Their regular season covered 119 days. And for an 83-day stretch of it, this eventual playoff squad enjoyed the sweet taste of victory just once. How a team could go nearly three months in which they had but a lone, singular win … and still stumble ass-backwards into a division championship (and the automatic home playoff game that goes along with it) is beyond all rational thought. This isn’t what the forefathers of the creation of sports postseasons had in mind. It’s like something out of a fairytale.

Seems ripe to explore just how bad things were, just how bleak a portrait these ultimately playoff-bound jungle cats painted, in that extended time of football ineptitude. And keep in mind that pesky interim period which will be the exclusive focus from here on out, Weeks 3-13, is a sample that constitutes nearly two-thirds of the entire season.

In said sample, their offense generated 5.1 yards per play while their defense allowed 5.9 yards per play:

That per-play differential of -0.81 was the second-worst of any of the NFC’s teams, with only the Giants having a worse placement on that above scatter chart. But at least the G-Men had a reasonably competent turnover differential of -1. The Panthers … didn’t:

With every team’s bye week residing in this window, that meant a uniform 10 games were played by all. The Panthers lost six of ’em by at least three scores:

The other 15 teams averaged 1.5 such blowout losses. These Playoff Panthers quadrupled that. So you won’t be surprised to learn that on a scoring basis, their report card would have required a parent’s signature:

Defensively, they were the NFC’s only team to have allowed over 300 points. Offensively, their 184 points trailed every other team except the Niners, who scored one fewer point amid the throes of just a bit of drama by the Bay.

Their -126 point differential, combined with only winning one game, leaves them looking like the indisputably worst team in the conference during this time:

It’d be one thing if a team had been merely mediocre — even bad, but regular bad — over a period that lengthy and still made the playoffs.

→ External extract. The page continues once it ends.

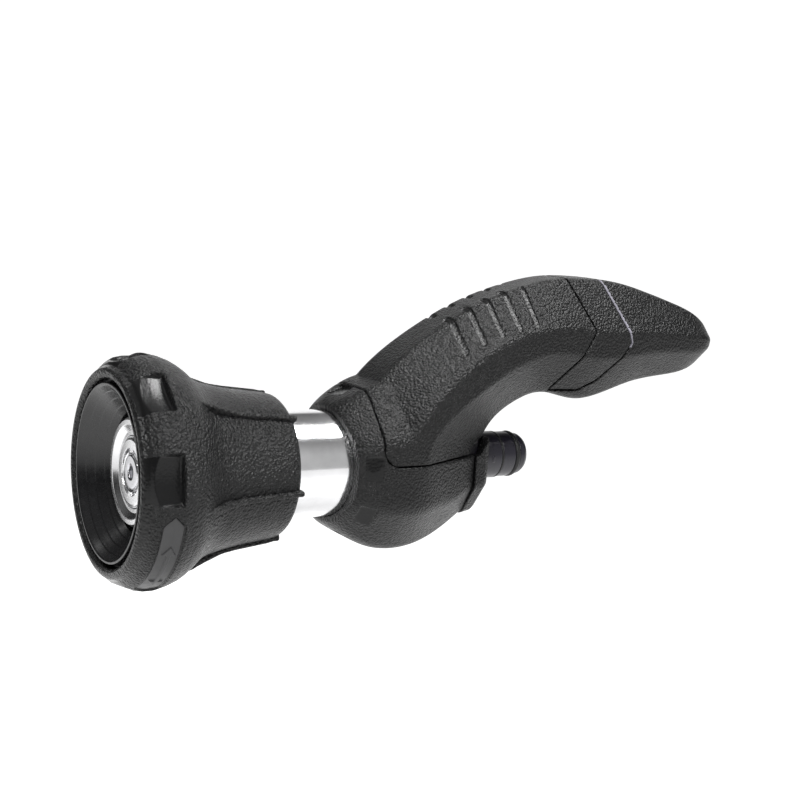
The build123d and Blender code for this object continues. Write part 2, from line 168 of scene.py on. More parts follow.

It’d be one thing if a team had been the very worst team in their conference spanning a period of perhaps four or five weeks, maybe in the neighborhood of a quarter or a third of a season, and still made the playoffs.

But this was eleven (11) weeks (two-thirds of a season!) worth of a team dwelling in the NFC’s cellar, and still getting an invite to the January dance. And to make their story even more bizarre, their turnaround largely occurred when, while possessing a 4-8-1 record, star QB Cam Newton broke his back in a car crash. Derek Anderson stepped in to beat a tanking-for-Jameis Buccaneers team before Newton was able to return after just a one-week hiatus to beat the Browns and Falcons en route to the top of the pitiful NFC South.

Thanks to a strong start and finish, they are not the worst division winner or playoff participant of all time. For a season in its entirety, those aforementioned 2010 Seahawks were pretty clearly inferior. But being able to isolate a sample as long as 11 weeks in which a playoff-bound team was the clear-cut worst team in their conference is a way more special honor.

It’s also almost poetic that after 12 years of rotating division champs, the very first instance of a team nabbing back-to-back NFC South titles came because it stunk so much that all four teams had losing records and the winner by default just happened to have been its winner the previous season.

It’s impossible not to admire those Panthers — checking out for two-thirds of a season and still accidentally winning a division title and a home playoff game. The American Dream.